REQUIRED WORK
Find every line containing the word "that" in the records below; report only how many there are.

[Records]
--- BEGIN ---

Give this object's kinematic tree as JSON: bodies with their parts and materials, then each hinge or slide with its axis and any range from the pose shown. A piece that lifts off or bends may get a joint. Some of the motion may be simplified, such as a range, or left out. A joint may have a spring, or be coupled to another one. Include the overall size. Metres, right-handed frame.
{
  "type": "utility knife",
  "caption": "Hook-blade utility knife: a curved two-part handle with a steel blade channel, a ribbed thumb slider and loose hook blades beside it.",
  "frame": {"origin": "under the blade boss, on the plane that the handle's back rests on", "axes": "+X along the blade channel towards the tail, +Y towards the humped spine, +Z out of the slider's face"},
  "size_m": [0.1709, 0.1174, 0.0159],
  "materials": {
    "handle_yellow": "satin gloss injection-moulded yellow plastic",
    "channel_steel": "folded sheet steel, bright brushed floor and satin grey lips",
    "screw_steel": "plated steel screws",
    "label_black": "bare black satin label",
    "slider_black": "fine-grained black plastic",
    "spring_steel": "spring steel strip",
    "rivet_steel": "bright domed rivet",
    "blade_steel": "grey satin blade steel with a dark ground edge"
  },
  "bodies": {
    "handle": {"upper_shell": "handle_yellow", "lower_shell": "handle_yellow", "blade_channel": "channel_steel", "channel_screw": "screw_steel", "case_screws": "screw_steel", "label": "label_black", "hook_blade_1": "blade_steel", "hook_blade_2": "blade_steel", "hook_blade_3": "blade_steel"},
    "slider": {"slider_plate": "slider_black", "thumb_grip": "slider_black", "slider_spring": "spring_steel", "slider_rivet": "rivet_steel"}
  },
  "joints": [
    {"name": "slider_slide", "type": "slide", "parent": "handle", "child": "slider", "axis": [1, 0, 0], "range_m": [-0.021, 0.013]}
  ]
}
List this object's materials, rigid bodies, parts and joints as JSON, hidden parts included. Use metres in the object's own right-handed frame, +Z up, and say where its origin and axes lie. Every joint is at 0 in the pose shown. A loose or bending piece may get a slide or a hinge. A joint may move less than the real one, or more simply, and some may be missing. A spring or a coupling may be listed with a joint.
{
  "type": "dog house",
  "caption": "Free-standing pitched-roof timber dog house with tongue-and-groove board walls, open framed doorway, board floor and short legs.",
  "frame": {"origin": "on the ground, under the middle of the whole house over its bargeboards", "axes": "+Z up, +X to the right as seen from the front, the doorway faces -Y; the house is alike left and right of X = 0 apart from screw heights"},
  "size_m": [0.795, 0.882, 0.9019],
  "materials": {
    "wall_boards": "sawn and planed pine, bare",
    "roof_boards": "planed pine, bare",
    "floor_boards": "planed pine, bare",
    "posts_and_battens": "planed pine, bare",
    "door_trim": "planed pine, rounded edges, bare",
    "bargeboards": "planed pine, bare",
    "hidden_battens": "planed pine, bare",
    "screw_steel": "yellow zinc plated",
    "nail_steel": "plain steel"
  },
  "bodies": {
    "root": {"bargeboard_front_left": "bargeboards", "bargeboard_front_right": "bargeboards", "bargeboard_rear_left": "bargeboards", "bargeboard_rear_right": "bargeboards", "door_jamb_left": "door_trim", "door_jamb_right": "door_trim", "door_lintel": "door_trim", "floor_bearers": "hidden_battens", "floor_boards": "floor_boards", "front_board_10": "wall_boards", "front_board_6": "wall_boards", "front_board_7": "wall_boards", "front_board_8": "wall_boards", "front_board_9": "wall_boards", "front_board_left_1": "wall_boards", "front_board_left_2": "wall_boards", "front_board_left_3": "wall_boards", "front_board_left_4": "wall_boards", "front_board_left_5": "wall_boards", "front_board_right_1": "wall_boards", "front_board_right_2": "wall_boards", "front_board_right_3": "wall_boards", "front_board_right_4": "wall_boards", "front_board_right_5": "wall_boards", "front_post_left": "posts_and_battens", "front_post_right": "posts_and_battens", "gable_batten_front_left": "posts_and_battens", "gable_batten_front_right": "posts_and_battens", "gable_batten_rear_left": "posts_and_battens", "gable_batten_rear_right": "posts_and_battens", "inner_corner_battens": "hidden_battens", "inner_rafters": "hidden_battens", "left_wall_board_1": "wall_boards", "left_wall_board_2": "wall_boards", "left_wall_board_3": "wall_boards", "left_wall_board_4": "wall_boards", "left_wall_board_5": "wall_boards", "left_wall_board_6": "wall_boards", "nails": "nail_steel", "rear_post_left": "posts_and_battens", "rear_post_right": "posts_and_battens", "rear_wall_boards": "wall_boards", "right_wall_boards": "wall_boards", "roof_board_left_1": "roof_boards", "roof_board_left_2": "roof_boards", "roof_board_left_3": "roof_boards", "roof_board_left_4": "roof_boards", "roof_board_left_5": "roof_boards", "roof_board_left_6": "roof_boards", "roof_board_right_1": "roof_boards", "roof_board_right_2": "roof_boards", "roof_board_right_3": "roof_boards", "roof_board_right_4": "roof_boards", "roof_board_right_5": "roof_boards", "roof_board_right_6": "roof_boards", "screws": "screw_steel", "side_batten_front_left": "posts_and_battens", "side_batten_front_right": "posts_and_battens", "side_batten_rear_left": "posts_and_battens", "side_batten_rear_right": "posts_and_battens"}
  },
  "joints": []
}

--- END ---

CORRECT OUTPUT
2